Scope of EU Privacy Law Has Companies Scrambling to Comply
Law360, April 20, 2016, by Allison Grande
Last week the European Parliament approved the proposed general data protection regulation, or GPDR, which will supplant Europe’s current data protection framework. The GDPR is a uniform regime that increases restrictions and provides national privacy regulators with the authority to fine companies up to either 4 percent of a company’s annual global revenue or $22.2 million. Because the regulation increases the burden on multinational companies, most businesses will have to establish new guidelines for working with EU customers. As explained by Professor Paul Schwartz, a special adviser at Paul Hastings LLP and a professor at the University of California, Berkeley, School of Law, “To some extent, U.S. companies welcome the GDPR because they feel that it offers greater harmonization, but there are national differences and differences between the various national data protection authorities that are not going to go away.”
EU Privacy Pushback Prompts Lawyers to Look for Plan B
The Recorder, April 13, 2016 by Ben Hancock
On April 13th the Article 29 Working Party, composed of Europe’s data protection regulators, sharply criticized the draft US-EU “Privacy Shield” framework as insufficient to uphold EU law and limit the collection of data by US companies. As a result, attorneys may advise clients to employ different mechanisms to abide by EU law. Although the working party’s opinion is non-binding on the European Commission, it has important political ramifications ahead of decisions by EU member states on whether to approve the deal. As explained by Paul Schwartz, a Special Advisor at Paul Hastings LLP and a professor at the University of California, Berkeley, School of Law, the opinion “puts down a marker” by which the EU Court of Justice can evaluate the new framework.

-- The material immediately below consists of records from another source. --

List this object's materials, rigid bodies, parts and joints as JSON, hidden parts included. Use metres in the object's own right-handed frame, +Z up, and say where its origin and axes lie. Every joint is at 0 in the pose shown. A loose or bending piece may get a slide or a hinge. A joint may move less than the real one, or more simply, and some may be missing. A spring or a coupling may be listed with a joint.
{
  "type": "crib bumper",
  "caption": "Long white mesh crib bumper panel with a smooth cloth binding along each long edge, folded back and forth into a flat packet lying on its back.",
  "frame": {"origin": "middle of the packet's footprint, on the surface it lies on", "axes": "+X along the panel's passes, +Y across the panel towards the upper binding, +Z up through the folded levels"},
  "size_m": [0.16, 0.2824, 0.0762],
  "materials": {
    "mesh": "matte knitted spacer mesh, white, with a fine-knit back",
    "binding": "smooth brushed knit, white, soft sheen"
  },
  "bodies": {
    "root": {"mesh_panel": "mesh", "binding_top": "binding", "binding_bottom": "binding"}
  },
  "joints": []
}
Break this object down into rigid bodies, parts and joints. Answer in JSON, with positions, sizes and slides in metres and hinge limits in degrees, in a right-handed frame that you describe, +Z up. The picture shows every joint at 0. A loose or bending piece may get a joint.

Feds Lose Leverage With Breakthrough in Apple Phone Fight
Law360, March 30, 2016, by Allison Grande
Despite the FBI’s insistence that it needed Apple’s help to unlock an iPhone used by one of the suspects in the San Bernardino shooting, the government has now confirmed that it found a way to break into the phone without Apple’s assistance. While this particular fight may be over, the outcome may weaken the government’s argument in future disputes that it requires assistance from a third party technology company. In addition, the publicity surrounding the debate will likely incentive these companies to further bolster their security. As explained by Professor Paul Schwartz, a Special Advisor at Paul Hastings LLP and a professor at the University of California, Berkeley, School of Law, “A takeaway for Internet service providers and tech companies is that the government is going to be coming for us, so we need to continue to make our protections even stronger.”
Apple Peels Away At DOJ Bid To Unlock Phones With NY Win
Law360, March 1, 2016 by Allison Grande
U.S. Magistrate Judge Judge James Ornstein ruled on Monday that Apple does not have to help the government unlock a drug dealer’s iPhone. The New York order undermines the government’s position in a separate California case, in which prosecutors are arguing that their request for access to the suspected San Bernardino shooter’s phone is an isolated incident. As explained by Paul Schwartz, a Special Advisor at Paul Hastings LLP and a professor at the University of California, Berkeley, School of Law, “While the New York order is not directly binding outside this particular case, it does boost Apple because it undercuts the government’s argument that what is being requested in the San Bernardino case is minimal and unique by showing that these types of requests are being made all over the country.”
Lawyers Anticipate More Teeth in New Data-Transfer Pact
The Recorder, February 3, 2016, by David Ruiz
Paul Hastings special adviser Paul Schwartz, a law professor at UC-Berkeley, said the proposed Privacy Shield, when taken together with another soon to be adopted data-privacy regulation, signals a new mode of thinking for European enforcement. That law, the General Data Protection Regulation, exposes companies to high fines for violations. According to the new law, a company could be fined either 2 million euros or 4 percent of their global revenue for infractions. For Alphabet, Google’s new corporate parent, a 4 percent fine could approach $3 billion based on the earnings figures it posted Feb. 1. “If that’s their new model,” Schwartz said, “people are going to have to take this much more seriously.”
VW Refuses to Give American States Documents in Emissions Inquiries
The New York Times, January 8, 2016 by Danny Hakim and Jack Ewing
Volkswagen has refused to give emails or other executive communications to attorneys general in the United States on the basis of German privacy laws. The delay is impeding American investigators trying to determine the extent of the company’s emissions-cheating scandal. Germany has stricter privacy laws than the United States, including its Federal Data Protection Act, which limits access to data, particularly outside the European Union. “In the E.U., data protection is a fundamental right that is in the European Charter,” said Paul M. Schwartz, a law professor at the University of California, Berkeley and co-director of its Center for Law & Technology. The German federal constitutional court has also identified a right to “informational self-determination,” he said. Such laws are “real obstacles,” he said, adding, “Europeans really take privacy seriously.”